The clientelist thesis would have had us believe that these delegates of the lower levels and lower class of the party were instruments of the more powerful and resourceful patrons who had favours to give.
However, an overwhelming majority said otherwise. They voted on their own free will. Slightly more women showed this independent mind.
Middle and upper-class delegates claimed to have been able to exercise the greatest free personal choice (96 per cent) while between 81 per cent and 85 per cent lower and lower middle class delegates reported free choice. More lower class delegates (14 per cent) were influenced by MPs and four per cent by someone else. In contrast, nine per cent of the lower-middle class was influenced by an MP and six per cent by someone else.
Only four per cent of the upper middle class was influenced by an MP and only one upper class delegate was influenced by someone else. There were 23 upper middle class delegates and 38 upper class persons in the sample.
It is not known whether the influence on the lower and lower-middle-class delegates, limited as it was, could have been explained simply by deference or won by inducement.
Probably, it was a bit of both. The comparatively greater level of independent decision-making by the upper-middle- and upper-class delegates could also be explained by a lower sense of deference to their MP and lesser power of inducements over them.

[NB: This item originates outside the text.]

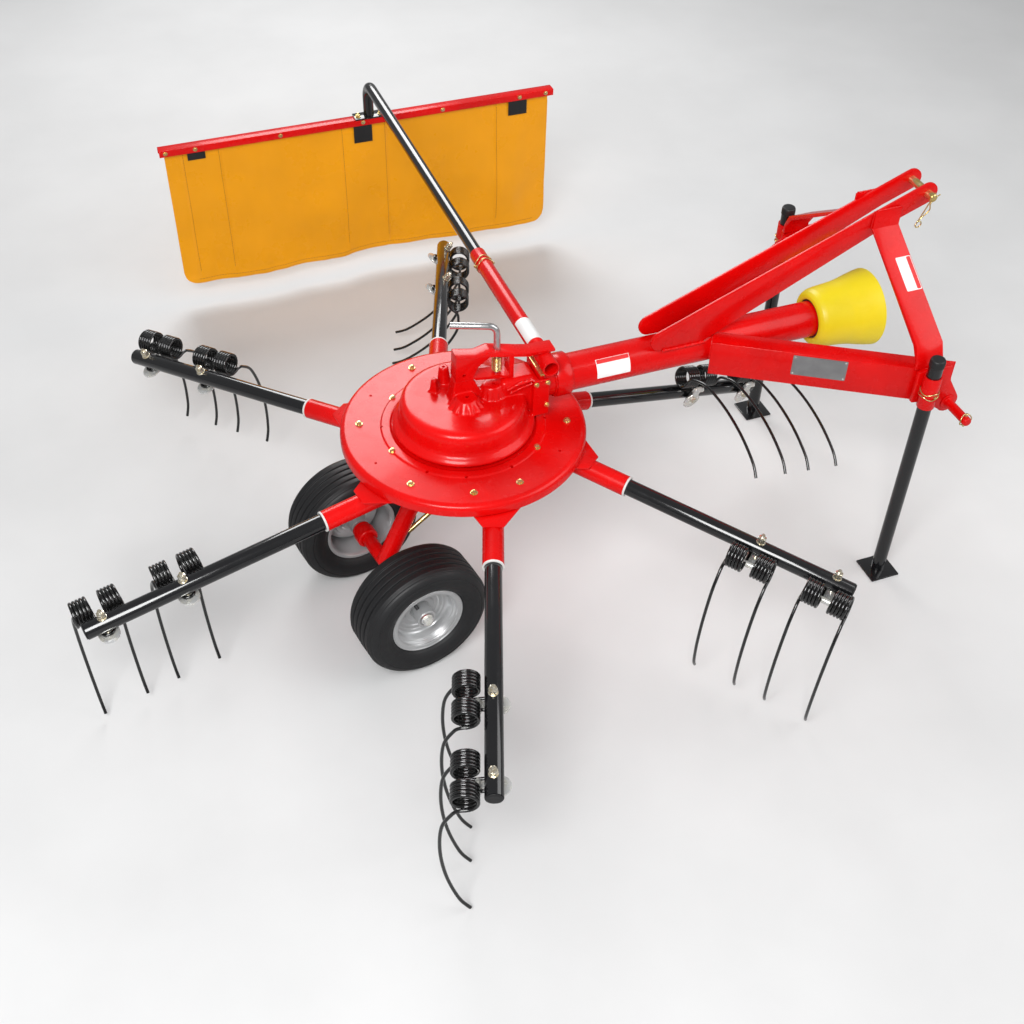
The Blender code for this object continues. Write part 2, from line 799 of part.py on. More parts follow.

It appears that, while Jamaica is a class society, we must be careful about the claims we make about how much one class of people can influence another and, therefore, how much class power they exercise if other classes do not want them to exercise that power.
PATRIARCHY
Stone studied clientelism in relation to party structure, and class and community voting. He said very little about gender, but his conception of the system of clientelism seemed to assume the existence of a patriarchal society in which maximum party leaders rule by exercising the masculine traits of dominance and hierarchy.
By giving so little to the possibility of power from below, Stone's model could not have conceived of a woman breaking through the male-dominant system of power and then fighting off a challenge from the same, even though the Phillips challenge was not constructed as a male versus female contest.
The notion that patriarchal power dominates the political parties is also challenged by Clarke's study.
As many as 59 per cent of men in her sample said they voted for Portia Simpson Miller in 2006, and 36 per cent said they voted for Peter Phillips. At the same time, 53 per cent of women voted for Simpson Miller and 40 per cent for Dr Phillips.
A majority of male and female delegates voted for female candidates, but more males did so than females. This could not have been predicted by the thesis of male patriarchy.
The delegates did not hold a patriarchal ideology either. Fully 73 per cent of the men and 83 per cent of the women felt that Jamaica would benefit more from having a woman as a prime minister.
About 60 per cent of men and women disagreed that men make better leaders than women. In fact, between 80 per cent and 90 per cent said that gender was not important in choosing a leader.
The vote turned on class. A majority of delegates of all classes said they voted for Simpson Miller.
More complex
Numerically, the lower-class vote was important to Simpson Miller being the largest bloc of delegates and 57 per cent of the lower class voted for her.
But proportionally, the 62 per cent of the upper-middle class vote she received and the 61 per cent of the lower-middle class she got undermined the view that she was only the poor people's candidate.
Even 51 per cent of the upper class delegates voted for her.
The idea that those in the lower ranks of the political party are mere clients of the political influential is not borne out by the 2006 PNP elections.
Probably, a study of how the delegates voted in 2008 will bear out that the picture is often more complex than conventional belief might suggest.